スペシャル
原作者:西尾維新先生 直撃インタビュー
『化物語』の原作者である西尾維新先生に、アニメ化への想いや、発売が迫るドラマCDについて、お話を伺いました。
――まず最初に『化物語』執筆のきっかけについてお聞かせ下さい。
2005年に『戯言シリーズ』を書き終わった後、その後の展開が特に決まっていなかったんです。それで時間も空いていたので、いったん仕事から離れた小説を書いてみようと思ったのがきっかけですね。だから『化物語』の上巻パートは、特に私の趣味性や好みが色濃く出ていると思います。
――『化物語』の大きな魅力の一つである「掛け合い」は、どのように生み出されているのでしょうか?
基本的に、どのページを開いた時にもギャグの要素がある様にしようと思っています。やはり読んでいただく時に、いつでも楽しんで欲しい、一気に読み終わって欲しいですから。と言って、ああいう「掛け合い」を試行錯誤しながら詰め込んでいる訳ではなく、基本的には一気に書き上げています。というのも、私自身が誰よりもこのシリーズが好きなので、一読者としてとにかく早く先を読みたいから。途中で執筆を停めたくないんですよ。

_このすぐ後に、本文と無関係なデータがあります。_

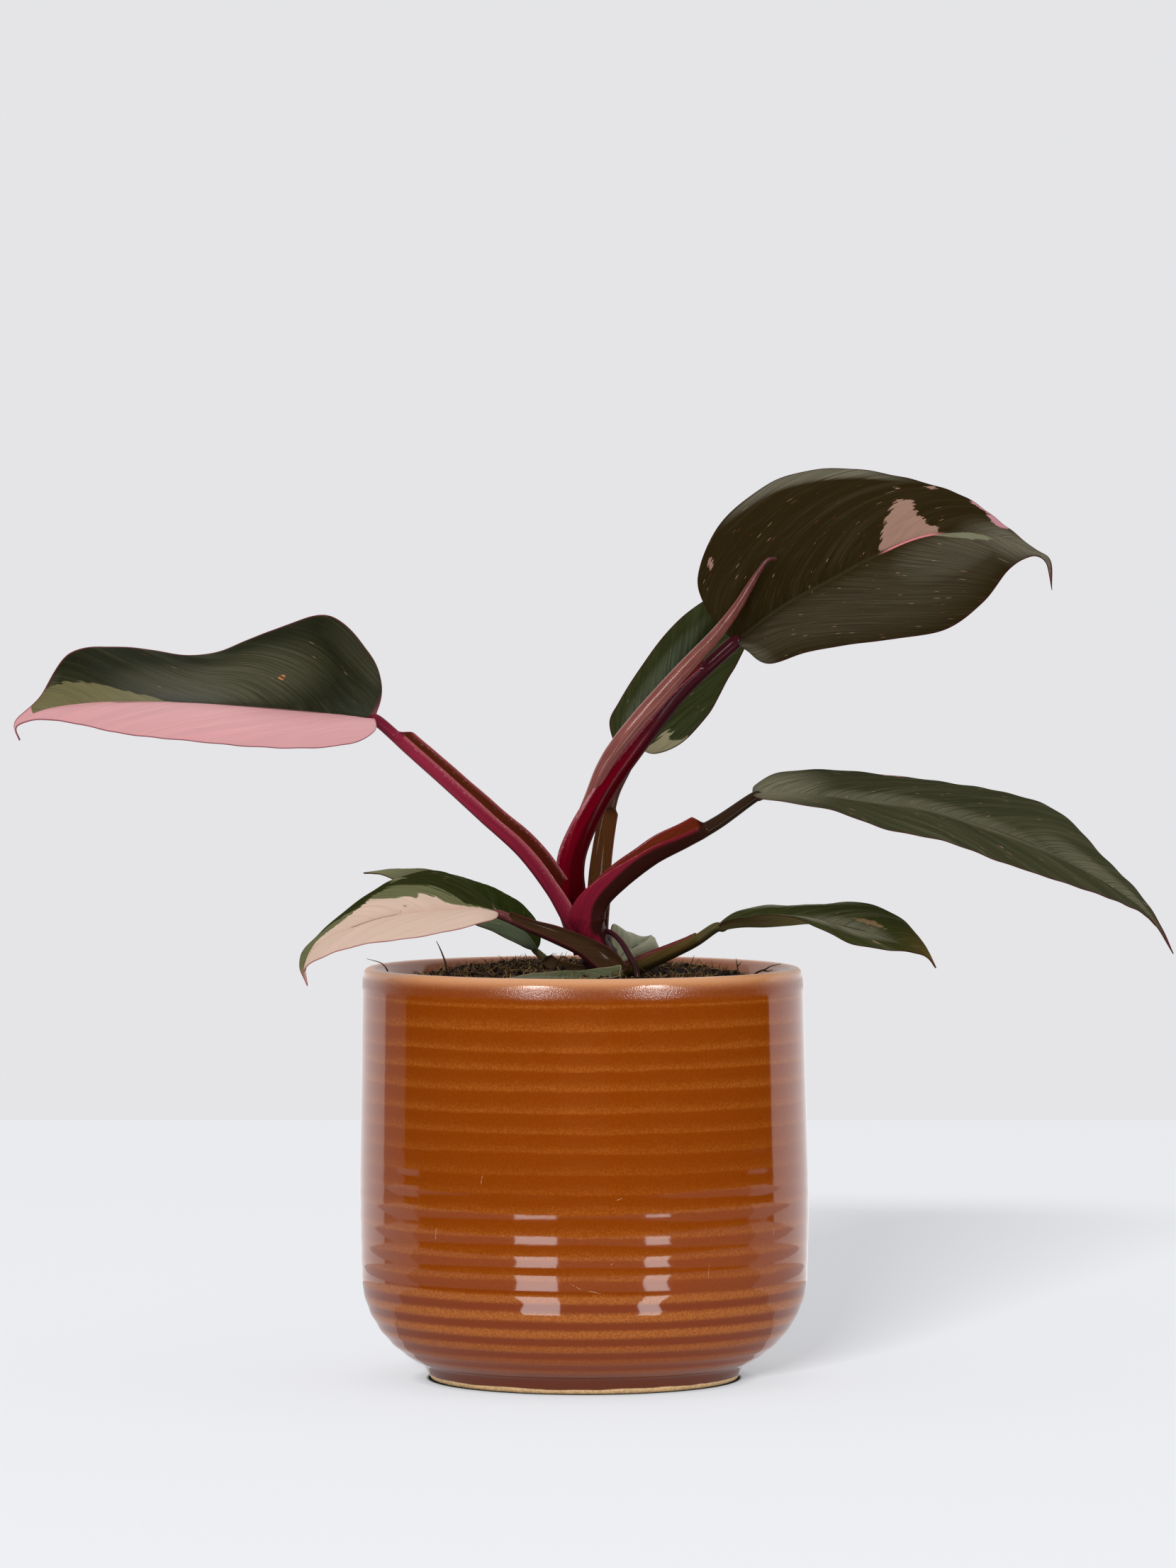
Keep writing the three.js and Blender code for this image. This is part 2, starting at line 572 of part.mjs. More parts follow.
// Soil and root ball, filling the pot: a mound that falls to the wall, higher at the back, with lumps.
function soil() {
  const top = SOIL.edge;
  const rim = INSIDE.radius - GAP;
  const rings = [0.97, 0.9, 0.8, 0.7, 0.58, 0.46, 0.34, 0.22, 0.1, 0].map((share) => [rim * share, top]);
  const profile = [[0, INSIDE.floor + GAP], ...innerCorner(GAP), [rim, top - 2], ...rings];
  const geometry = turned(profile, SOIL.sides);
  const { position } = geometry.attributes;
  for (let i = 0; i < position.count; i++) {
    if (position.getZ(i) < top - 1) continue;
    const [x, y] = [position.getX(i), position.getY(i)];
    const share = Math.min(1, Math.hypot(x, y) / rim);
    const mound = SOIL.rise * (1 - share ** 4) + SOIL.back * smooth(-10, 40, y) * (1 - share ** 6);
    const lumps = Math.sin(0.47 * x + 1.3) * Math.cos(0.39 * y - 0.4) + Math.sin(0.83 * x - 0.61 * y + 2);
    const fromCrown = Math.hypot(x - CROWN_DIP.x, y - CROWN_DIP.y) / CROWN_DIP.reach;
    const dip = CROWN_DIP.depth * Math.exp(-(fromCrown ** 2));
    position.setZ(i, top + mound - dip + SOIL.relief * lumps * (1 - share ** 8));
  }
  return solidOf(geometry);
}

const group = new THREE.Group();
group.name = "potted_philodendron";
const placed = [];

// Adds a piece, cut clear of every plant piece placed before it.
function place(name, solid, { color, roughness }) {
  const box = boxOf(solid);
  const near = placed.filter((other) => other.box.intersectsBox(box));
  const clear = near.reduce((rest, other) => rest.subtract(other.grown), solid);
  const body = near.length ? largestBody(clear) : solid;
  const bigger = grown(body);
  placed.push({ grown: bigger, box: boxOf(bigger) });
  show(name, body, { color, roughness });
}

function show(name, body, { color, roughness }) {
  const material = new THREE.MeshStandardMaterial({ color, roughness, metalness: 0 });
  const mesh = new THREE.Mesh(geometryOf(body), material);
  mesh.name = name;
  group.add(mesh);
}

function boxOf(solid) {
  const { min, max } = solid.boundingBox();
  return new THREE.Box3(vector(min), vector(max));
}

for (const leaf of LEAVES) place(`${leaf.name}_blade`, blade(leaf), leaf.finish);
place("stem", rod(STEM, 8), FINISH.stem);
place("new_leaf", rod(NEW_LEAF, 18), FINISH.newLeaf);
const crownOrder = ["leaf_4", "leaf_1", "leaf_2", "leaf_5", "leaf_3", "leaf_6", "leaf_7", "leaf_8", "leaf_9"];
for (const name of crownOrder) {
  const leaf = LEAVES.find((each) => each.name === name);
  place(`${name}_stalk`, stalk(leaf.stalk), leaf.stalk.finish);
}
place("aerial_root", rod(AERIAL_ROOT, 9), FINISH.root);
place("soil", soil(), FINISH.soil);
show("pot", pot(), FINISH.pot);

export default group;
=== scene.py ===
"""A potted philodendron with pink and green leaves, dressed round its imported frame.

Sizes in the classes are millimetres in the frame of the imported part: +Z up, the origin in the middle of
the pot's underside and the pot's front facing -Y. Meshes are written in metres.
"""
import itertools
import json
import logging
import math
from dataclasses import dataclass, field
from enum import Enum
from typing import Callable, Iterable, NamedTuple, Optional, Sequence, Union

import bpy
import numpy as np
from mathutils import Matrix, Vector

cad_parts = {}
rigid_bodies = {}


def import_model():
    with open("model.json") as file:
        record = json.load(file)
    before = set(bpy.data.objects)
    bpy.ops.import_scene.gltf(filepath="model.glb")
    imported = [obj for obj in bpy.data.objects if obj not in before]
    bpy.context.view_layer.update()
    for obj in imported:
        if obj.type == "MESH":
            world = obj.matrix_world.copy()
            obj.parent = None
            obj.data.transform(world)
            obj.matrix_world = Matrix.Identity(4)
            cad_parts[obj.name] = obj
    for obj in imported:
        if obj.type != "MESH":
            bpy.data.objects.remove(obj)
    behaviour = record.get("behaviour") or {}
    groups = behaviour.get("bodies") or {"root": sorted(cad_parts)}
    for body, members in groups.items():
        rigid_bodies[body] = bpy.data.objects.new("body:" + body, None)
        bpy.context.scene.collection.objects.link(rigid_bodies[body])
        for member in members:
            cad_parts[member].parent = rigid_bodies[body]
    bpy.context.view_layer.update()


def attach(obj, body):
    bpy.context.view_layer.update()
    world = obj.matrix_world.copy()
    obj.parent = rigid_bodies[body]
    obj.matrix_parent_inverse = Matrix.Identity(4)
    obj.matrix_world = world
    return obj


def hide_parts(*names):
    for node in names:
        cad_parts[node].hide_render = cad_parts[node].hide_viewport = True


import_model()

MM = 0.001
BODY = "root"
TINY = 1e-9
TURN = 2 * math.pi
LOG = logging.getLogger("philodendron")

Array = np.ndarray
Material = bpy.types.Material
Thing = bpy.types.Object
Point = Sequence[float]
Colour = tuple[float, float, float]
Pair = tuple[float, float]
Table = tuple[Pair, ...]


# Numbers, curves and skins

def tone(red: int, green: int, blue: int) -> Colour:
    """A display colour, 0 to 255 a channel, as the linear colour that shaders use."""
    shares = [channel / 255 for channel in (red, green, blue)]
    return tuple(s / 12.92 if s <= 0.04045 else ((s + 0.055) / 1.055) ** 2.4 for s in shares)


def times(colour: Colour, by: float) -> Colour:
    """A colour made darker or lighter, up to 1 a channel."""
    return tuple(min(1.0, channel * by) for channel in colour)


def smooth(low: float, high: float, value: Array) -> Array:
    """A smooth step from 0 at low to 1 at high."""
    share = np.clip((np.asarray(value, float) - low) / (high - low), 0, 1)
    return share * share * (3 - 2 * share)


def unit(vectors: Array) -> Array:
    """The vectors at length 1."""
    return vectors / np.maximum(np.linalg.norm(vectors, axis=-1, keepdims=True), TINY)


def stacked(*values: Array) -> Array:
    """Values as the numbers of one vector at each point, all spread to the same shape."""
    return np.stack(np.broadcast_arrays(*values), axis=-1)


def read(table: Sequence[Point], place: Array) -> Array:
    """The values at these places of a table of (place, value)."""
    return np.interp(place, *np.transpose(table))


# By what noise multiplies x, y, z and the seed, to stir them into one random word
STIR = (374761393, 668265263, 1274126177, 974634777)
WORD = 0xFFFFFFFF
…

――それでは、その『化物語』がアニメ化されるというお話を聞かれた時はいかがでしたか?
この小説は「西尾維新の集大成であり新境地」だと自信を持っていたのですが、なかなか日が当たらずここまで来ていたので、まだ正直、いきなりの展開に戸惑っている段階です。

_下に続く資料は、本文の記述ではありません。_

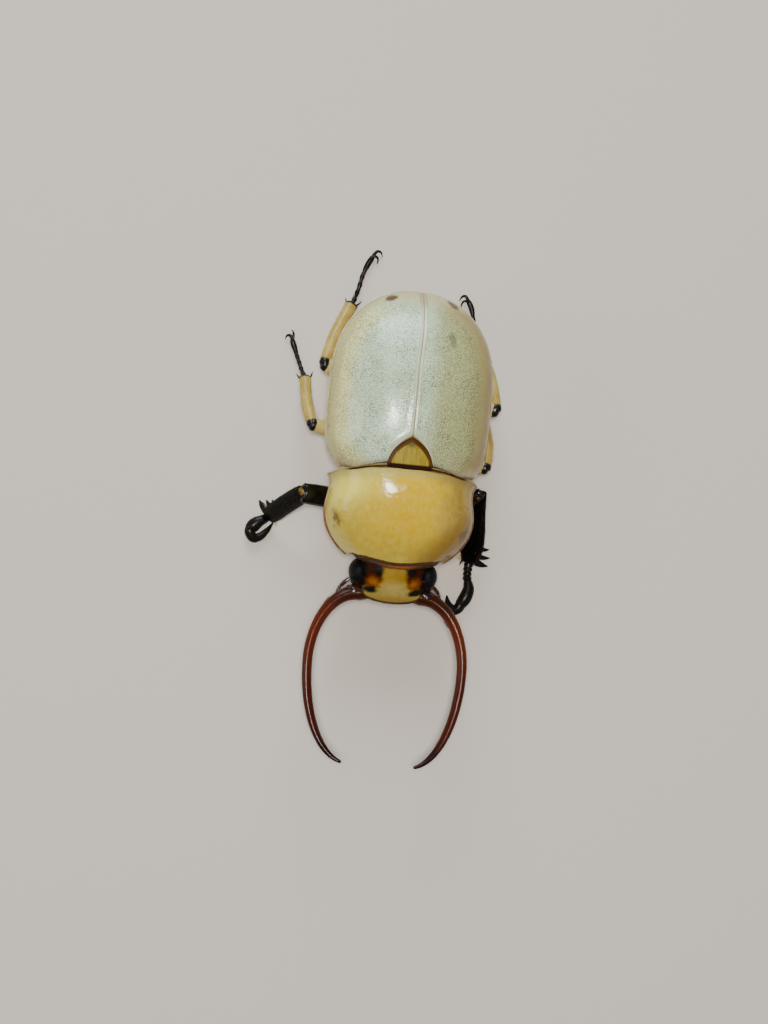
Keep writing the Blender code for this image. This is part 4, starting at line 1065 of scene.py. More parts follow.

――今回、アニメーション制作を担当する新房監督とシャフトさんについてお聞かせ下さい。
大変楽しみにしています。実はすでに途中経過のものを拝見していますが、読者の方にも「是非期待していてください」とお伝えできる作品になっていると思います。
――先日行われた第1話とドラマCDのアフレコをご覧になられて、実際に音で聞く掛け合いや、各キャラクター達の声はいかがでしたか?
私が小説を書いている時には、頭の中には完全に活字しかないんです。ビジュアルも声もない、言わば“活字脳”です。ですから実際に映像を見たり、キャラクター達の声を聞くのは、初対面をやり直しているようでとても新鮮でした。
いろいろな意味で"初めて"聞くことができたキャラクター達の声、そして、現場で目の当たりにしたプロの声優さん達の演技は、本当に素晴らしかったですね。
――そのドラマCD「アニメ 化物語 -佰物語-」は、ご自身で脚本を書かれたとの事ですが、いかがでしたか?
ショートショートを100篇収録したものになるのですが、先ほどお話した小説の作り方とは違う、「誰かが声に出して読むもの」「読みものではない聞きもの」であることを前提にキャラクターのセリフを考える執筆だったので、自分としても新鮮な作業でした。
これは、決して自らシナリオを書いたから宣伝するわけではなく、収録を拝見したからこそ言えるのですが、凄く面白いものになりました。プロの声優さん達の力はすごいです。
――では最後に、ファンに向けてメッセージをお願いします。
もし『化物語』を未読の方は、アニメを見てから小説を読んでみてください。どんな感想になるのかとても興味があります。
――ありがとうございました。
西尾維新/プロフィール
1981年生まれ。2002年、若干20歳にして「クビキリサイクル」が第23回メフィスト賞を受賞。
以降「戯言」シリーズ、「人間」シリーズなどを驚異的なスピードで上梓する。
2009年7月、満を持して「化物語」がアニメ化される。